First off, we have to assume that the responses were a random sample of ChiefDelphi users. In reality, they almost certainly weren’t–this was a voluntary response survey, which are usually terrible at imitating randomness (for example, maybe non-US members would be more inclined to answer because they want to represent their country). But for the sake of calculations, we’ll pretend that it is.
The FRC 2015 season facts flyer says that 87.2% of FRC teams last year were in the US. To use this as our percentage of ChiefDelphi members who theoretically would live in the US, we need to assume that there is no difference in the average team size between the US and the rest of the world, all ChiefDelphi members are FRC members :rolleyes:, and the percentage of teams in the US hasn’t changed since last year.
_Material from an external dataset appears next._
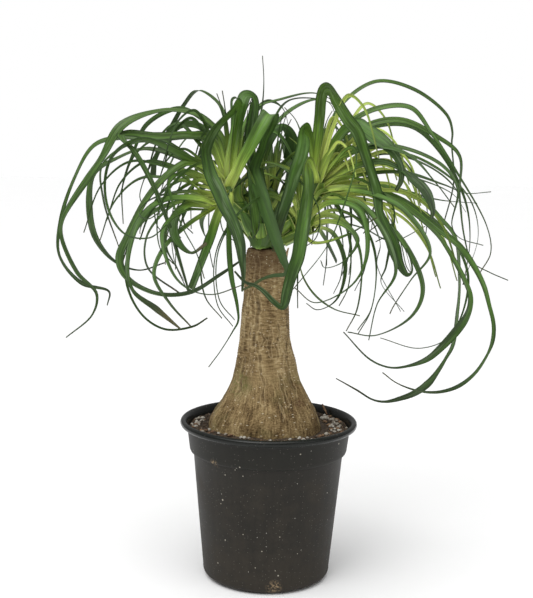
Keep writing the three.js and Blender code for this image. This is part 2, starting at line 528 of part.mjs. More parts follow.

Assuming all of the above are true or negligible: if ChiefDelphi members’ nationalities represented FIRST as a whole and the true proportion of ChiefDelphi members who are from the US is 87.2%, then the likelihood that 79.8% or less of 119 respondents would have been from the US is only 0.8%. This is very strong evidence that ChiefDelphi members are disproportionately from outside of the US.
Again assuming all of the above stipulations, we can be 95% confident that the true proportion of ChiefDelphi members who are from the US is between 72.6% and 87.0%. Whether this is a large enough difference to matter in strategy discussions, I can’t say.
I’m starting to question my initial readings of the results, but I’m still not totally sold on this yet. Don’t all of those assumptions sound like pretty big assumptions to make?
Of course, that’s why I pointed them out; I wanted anybody reading to take the results with a grain of salt. Unfortunately, these kinds of problems are much harder to fix than the sample size–which was actually more than large enough.